Objective:
Locate every line in the material below that has the word "frame". Copy each of those lines.

Given data:
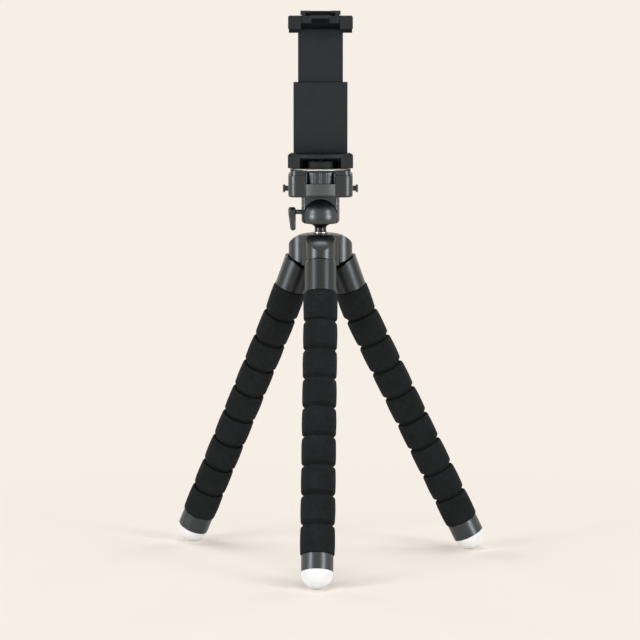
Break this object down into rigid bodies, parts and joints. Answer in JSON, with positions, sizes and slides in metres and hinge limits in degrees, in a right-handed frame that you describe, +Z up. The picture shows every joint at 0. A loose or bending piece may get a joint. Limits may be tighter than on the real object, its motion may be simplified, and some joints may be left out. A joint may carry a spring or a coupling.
{
  "type": "flexible leg tripod",
  "caption": "Small table tripod with bendable foam-covered legs, a ball head with lock lever and a spring phone clamp with an accessory shoe.",
  "frame": {"origin": "on the floor that the feet stand on, under the hub's axis", "axes": "+Z up along the hub's axis, -Y towards the front leg and the viewer, +X to the viewer's right"},
  "size_m": [0.199, 0.1781, 0.3475],
  "materials": {
    "foam": "closed-cell foam, matt, fine pores",
    "white_rubber": "smooth white rubber, satin",
    "ferrule_plastic": "moulded, semi-gloss",
    "gloss_black": "moulded, glossy",
    "moulded_black": "moulded, semi-gloss",
    "clamp_black": "moulded, satin",
    "pad_rubber": "matt rubber",
    "polished_metal": "polished dark chrome",
    "satin_metal": "satin, bright edge",
    "liner_plastic": "plain",
    "wire": "drawn wire",
    "steel": "plated"
  },
  "bodies": {
    "hub": {"hub": "gloss_black", "hinge_pins": "steel", "ball_stem": "polished_metal", "stem_collar": "polished_metal"},
    "front_leg_1": {"front_leg_cup": "gloss_black", "front_foam_1": "foam", "front_wire_core": "wire"},
    "front_leg_2": {"front_foam_2": "foam"},
    "front_leg_3": {"front_foam_3": "foam"},
    "front_leg_4": {"front_foam_4": "foam"},
    "front_leg_5": {"front_foam_5": "foam"},
    "front_leg_6": {"front_foam_6": "foam"},
    "front_leg_7": {"front_foam_7": "foam"},
    "front_leg_8": {"front_foam_8": "foam"},
    "front_leg_9": {"front_foam_9": "foam", "front_ferrule": "ferrule_plastic", "front_foot": "white_rubber"},
    "right_leg_1": {"right_leg_cup": "gloss_black", "right_foam_1": "foam", "right_wire_core": "wire"},
    "right_leg_2": {"right_foam_2": "foam"},
    "right_leg_3": {"right_foam_3": "foam"},
    "right_leg_4": {"right_foam_4": "foam"},
    "right_leg_5": {"right_foam_5": "foam"},
    "right_leg_6": {"right_foam_6": "foam"},
    "right_leg_7": {"right_foam_7": "foam"},
    "right_leg_8": {"right_foam_8": "foam"},
    "right_leg_9": {"right_foam_9": "foam", "right_ferrule": "ferrule_plastic", "right_foot": "white_rubber"},
    "left_leg_1": {"left_leg_cup": "gloss_black", "left_foam_1": "foam", "left_wire_core": "wire"},
    "left_leg_2": {"left_foam_2": "foam"},
    "left_leg_3": {"left_foam_3": "foam"},
    "left_leg_4": {"left_foam_4": "foam"},
    "left_leg_5": {"left_foam_5": "foam"},
    "left_leg_6": {"left_foam_6": "foam"},
    "left_leg_7": {"left_foam_7": "foam"},
    "left_leg_8": {"left_foam_8": "foam"},
    "left_leg_9": {"left_foam_9": "foam", "left_ferrule": "ferrule_plastic", "left_foot": "white_rubber"},
    "swivel": {"ball_liner": "liner_plastic"},
    "head": {"ball_housing": "gloss_black", "release_housing": "gloss_black", "release_plate": "gloss_black", "top_disc": "satin_metal", "button_springs": "steel"},
    "lever": {"lock_lever": "moulded_black"},
    "left_button": {"left_release_button": "moulded_black"},
    "right_button": {"right_release_button": "moulded_black"},
    "wheel": {"thumb_wheel": "moulded_black", "mounting_screw": "steel"},
    "clamp": {"clamp_base": "clamp_black", "thread_insert": "steel", "lower_jaw_pad": "pad_rubber", "clamp_springs": "steel"},
    "jaw": {"upper_jaw": "clamp_black", "upper_jaw_pad": "pad_rubber"}
  },
  "joints": [
    {"name": "front_leg_hinge", "type": "hinge", "parent": "hub", "child": "front_leg_1", "pos_m": [0, -0.013, 0.19472], "axis": [1, 0, 0], "range_deg": [0, 22]},
    {"name": "front_bend_1", "type": "hinge", "parent": "front_leg_1", "child": "front_leg_2", "pos_m": [0, -0.02768, 0.15838], "axis": [-0.7245, -0.6136, 0.3139], "range_deg": [-28, 28], "deforming": ["front_wire_core"]},
    {"name": "front_bend_2", "type": "hinge", "parent": "front_leg_2", "child": "front_leg_3", "pos_m": [-0.00023, -0.03605, 0.14149], "axis": [0.6891, -0.6531, 0.3139], "range_deg": [-28, 28], "deforming": ["front_wire_core"]},
    {"name": "front_bend_3", "type": "hinge", "parent": "front_leg_3", "child": "front_leg_4", "pos_m": [-0.00047, -0.04441, 0.1246], "axis": [-0.7245, -0.6136, 0.3139], "range_deg": [-28, 28], "deforming": ["front_wire_core"]},
    {"name": "front_bend_4", "type": "hinge", "parent": "front_leg_4", "child": "front_leg_5", "pos_m": [-0.0007, -0.05277, 0.1077], "axis": [0.6891, -0.6531, 0.3139], "range_deg": [-28, 28], "deforming": ["front_wire_core"]},
    {"name": "front_bend_5", "type": "hinge", "parent": "front_leg_5", "child": "front_leg_6", "pos_m": [-0.00093, -0.06114, 0.09081], "axis": [-0.7245, -0.6136, 0.3139], "range_deg": [-28, 28], "deforming": ["front_wire_core"]},
    {"name": "front_bend_6", "type": "hinge", "parent": "front_leg_6", "child": "front_leg_7", "pos_m": [-0.00117, -0.0695, 0.07392], "axis": [0.6891, -0.6531, 0.3139], "range_deg": [-28, 28], "deforming": ["front_wire_core"]},
    {"name": "front_bend_7", "type": "hinge", "parent": "front_leg_7", "child": "front_leg_8", "pos_m": [-0.0014, -0.07786, 0.05703], "axis": [-0.7245, -0.6136, 0.3139], "range_deg": [-28, 28], "deforming": ["front_wire_core"]},
    {"name": "front_bend_8", "type": "hinge", "parent": "front_leg_8", "child": "front_leg_9", "pos_m": [-0.00164, -0.08623, 0.04014], "axis": [0.6891, -0.6531, 0.3139], "range_deg": [-28, 28], "deforming": ["front_wire_core"]},
    {"name": "right_leg_hinge", "type": "hinge", "parent": "hub", "child": "right_leg_1", "pos_m": [0.01126, 0.0065, 0.19472], "axis": [-0.5, 0.866, 0], "range_deg": [0, 22]},
    {"name": "right_bend_1", "type": "hinge", "parent": "right_leg_1", "child": "right_leg_2", "pos_m": [0.02398, 0.01384, 0.15838], "axis": [0.7688, -0.5572, 0.3139], "range_deg": [-28, 28], "deforming": ["right_wire_core"]},
    {"name": "right_bend_2", "type": "hinge", "parent": "right_leg_2", "child": "right_leg_3", "pos_m": [0.03215, 0.01561, 0.14149], "axis": [0.4699, 0.825, 0.3139], "range_deg": [-28, 28], "deforming": ["right_wire_core"]},
    {"name": "right_bend_3", "type": "hinge", "parent": "right_leg_3", "child": "right_leg_4", "pos_m": [0.04033, 0.01738, 0.1246], "axis": [0.7688, -0.5572, 0.3139], "range_deg": [-28, 28], "deforming": ["right_wire_core"]},
    {"name": "right_bend_4", "type": "hinge", "parent": "right_leg_4", "child": "right_leg_5", "pos_m": [0.04851, 0.01915, 0.1077], "axis": [0.4699, 0.825, 0.3139], "range_deg": [-28, 28], "deforming": ["right_wire_core"]},
    {"name": "right_bend_5", "type": "hinge", "parent": "right_leg_5", "child": "right_leg_6", "pos_m": [0.05669, 0.02091, 0.09081], "axis": [0.7688, -0.5572, 0.3139], "range_deg": [-28, 28], "deforming": ["right_wire_core"]},
    {"name": "right_bend_6", "type": "hinge", "parent": "right_leg_6", "child": "right_leg_7", "pos_m": [0.06486, 0.02268, 0.07392], "axis": [0.4699, 0.825, 0.3139], "range_deg": [-28, 28], "deforming": ["right_wire_core"]},
    {"name": "right_bend_7", "type": "hinge", "parent": "right_leg_7", "child": "right_leg_8", "pos_m": [0.07304, 0.02445, 0.05703], "axis": [0.7688, -0.5572, 0.3139], "range_deg": [-28, 28], "deforming": ["right_wire_core"]},
    {"name": "right_bend_8", "type": "hinge", "parent": "right_leg_8", "child": "right_leg_9", "pos_m": [0.08122, 0.02622, 0.04014], "axis": [0.4699, 0.825, 0.3139], "range_deg": [-28, 28], "deforming": ["right_wire_core"]},
    {"name": "left_leg_hinge", "type": "hinge", "parent": "hub", "child": "left_leg_1", "pos_m": [-0.01126, 0.0065, 0.19472], "axis": [-0.5, -0.866, 0], "range_deg": [0, 22]},
    {"name": "left_bend_1", "type": "hinge", "parent": "left_leg_1", "child": "left_leg_2", "pos_m": [-0.02398, 0.01384, 0.15838], "axis": [-0.0953, 0.9447, 0.3139], "range_deg": [-28, 28], "deforming": ["left_wire_core"]},
    {"name": "left_bend_2", "type": "hinge", "parent": "left_leg_2", "child": "left_leg_3", "pos_m": [-0.03074, 0.01877, 0.14149], "axis": [-0.9286, -0.198, 0.3139], "range_deg": [-28, 28], "deforming": ["left_wire_core"]},
    {"name": "left_bend_3", "type": "hinge", "parent": "left_leg_3", "child": "left_leg_4", "pos_m": [-0.0375, 0.0237, 0.1246], "axis": [-0.0953, 0.9447, 0.3139], "range_deg": [-28, 28], "deforming": ["left_wire_core"]},
    {"name": "left_bend_4", "type": "hinge", "parent": "left_leg_4", "child": "left_leg_5", "pos_m": [-0.04426, 0.02863, 0.1077], "axis": [-0.9286, -0.198, 0.3139], "range_deg": [-28, 28], "deforming": ["left_wire_core"]},
    {"name": "left_bend_5", "type": "hinge", "parent": "left_leg_5", "child": "left_leg_6", "pos_m": [-0.05102, 0.03356, 0.09081], "axis": [-0.0953, 0.9447, 0.3139], "range_deg": [-28, 28], "deforming": ["left_wire_core"]},
    {"name": "left_bend_6", "type": "hinge", "parent": "left_leg_6", "child": "left_leg_7", "pos_m": [-0.05778, 0.03849, 0.07392], "axis": [-0.9286, -0.198, 0.3139], "range_deg": [-28, 28], "deforming": ["left_wire_core"]},
    {"name": "left_bend_7", "type": "hinge", "parent": "left_leg_7", "child": "left_leg_8", "pos_m": [-0.06454, 0.04342, 0.05703], "axis": [-0.0953, 0.9447, 0.3139], "range_deg": [-28, 28], "deforming": ["left_wire_core"]},
    {"name": "left_bend_8", "type": "hinge", "parent": "left_leg_8", "child": "left_leg_9", "pos_m": [-0.0713, 0.04835, 0.04014], "axis": [-0.9286, -0.198, 0.3139], "range_deg": [-28, 28], "deforming": ["left_wire_core"]},
    {"name": "ball_pan", "type": "hinge", "parent": "hub", "child": "swivel", "pos_m": [0, 0, 0.22022], "axis": [0, 0, 1], "continuous": true},
    {"name": "ball_tilt", "type": "hinge", "parent": "swivel", "child": "head", "pos_m": [0, 0, 0.22022], "axis": [1, 0, 0], "range_deg": [-28, 28]},
    {"name": "lever_turn", "type": "hinge", "parent": "head", "child": "lever", "pos_m": [-0.0156, 0, 0.22122], "axis": [1, 0, 0], "range_deg": [-110, 110]},
    {"name": "left_button_press", "type": "slide", "parent": "head", "child": "left_button", "axis": [1, 0, 0], "range_m": [0, 0.002], "stiffness_N_per_m": 400, "deforming": ["button_springs"]},
    {"name": "right_button_press", "type": "slide", "parent": "head", "child": "right_button", "axis": [-1, 0, 0], "range_m": [0, 0.002], "stiffness_N_per_m": 400, "deforming": ["button_springs"]},
    {"name": "wheel_turn", "type": "hinge", "parent": "head", "child": "wheel", "pos_m": [0, 0, 0.24742], "axis": [0, 0, 1], "continuous": true},
    {"name": "clamp_turn", "type": "hinge", "parent": "head", "child": "clamp", "pos_m": [0, 0, 0.24922], "axis": [0, 0, 1], "continuous": true},
    {"name": "jaw_slide", "type": "slide", "parent": "clamp", "child": "jaw", "axis": [0, 0, 1], "range_m": [-0.021, 0.006], "deforming": ["clamp_springs"]}
  ]
}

Task output:
Break this object down into rigid bodies, parts and joints. Answer in JSON, with positions, sizes and slides in metres and hinge limits in degrees, in a right-handed frame that you describe, +Z up. The picture shows every joint at 0. A loose or bending piece may get a joint. Limits may be tighter than on the real object, its motion may be simplified, and some joints may be left out. A joint may carry a spring or a coupling.
  "frame": {"origin": "on the floor that the feet stand on, under the hub's axis", "axes": "+Z up along the hub's axis, -Y towards the front leg and the viewer, +X to the viewer's right"},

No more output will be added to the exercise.